The form of the local energy conservation equation which governs the microwave water heating process during stady state conditions can be written as :

    \[\frac{dP(z)}{dz}=-{\rho}{\Phi}{c}\frac{dT(z)}{dz} \hspace{10mm} (1) \]

where P(z) and T(z) are the microwave power and the temperature of water at a distance z away from the inlet, \rho, \Phi, and c are the volumetric mass, flow rate and specific heat of water respectively.

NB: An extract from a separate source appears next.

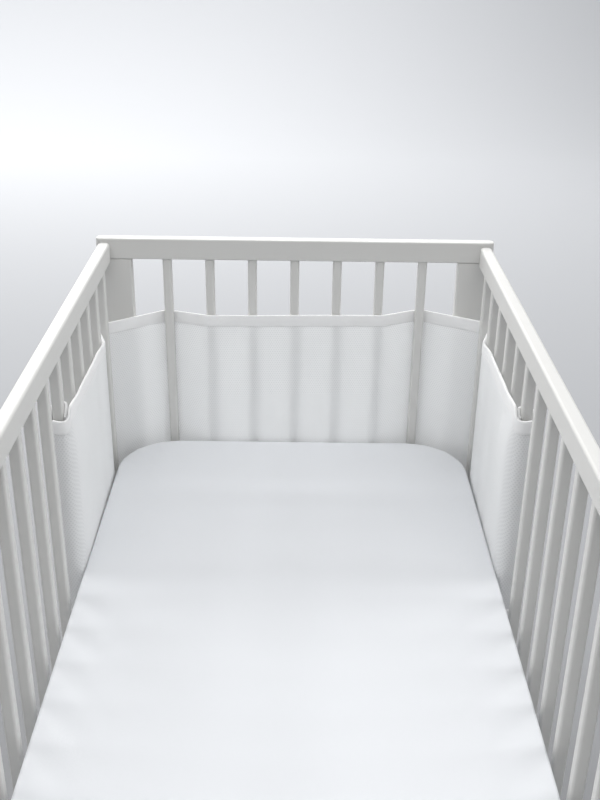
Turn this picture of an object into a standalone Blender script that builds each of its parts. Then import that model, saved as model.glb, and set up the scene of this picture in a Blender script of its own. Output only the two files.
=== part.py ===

However the microwave power at a distance z away from the inlet is given by, [4], [7] :

    \[       P(z)=P_{o}\hspace{1mm} exp\{-2 \int_0^z \alpha (z') \, dz' \}\hspace{10mm} (2)\]

where P_o and \alpha(z')  are the input microwave power and the heat transfert absorption coefficient respectively. For a WR 340 water heat transfer for which e is the thickness of the liquid slab,

    \[ \alpha (z') = \frac{\beta}{T(z')} \]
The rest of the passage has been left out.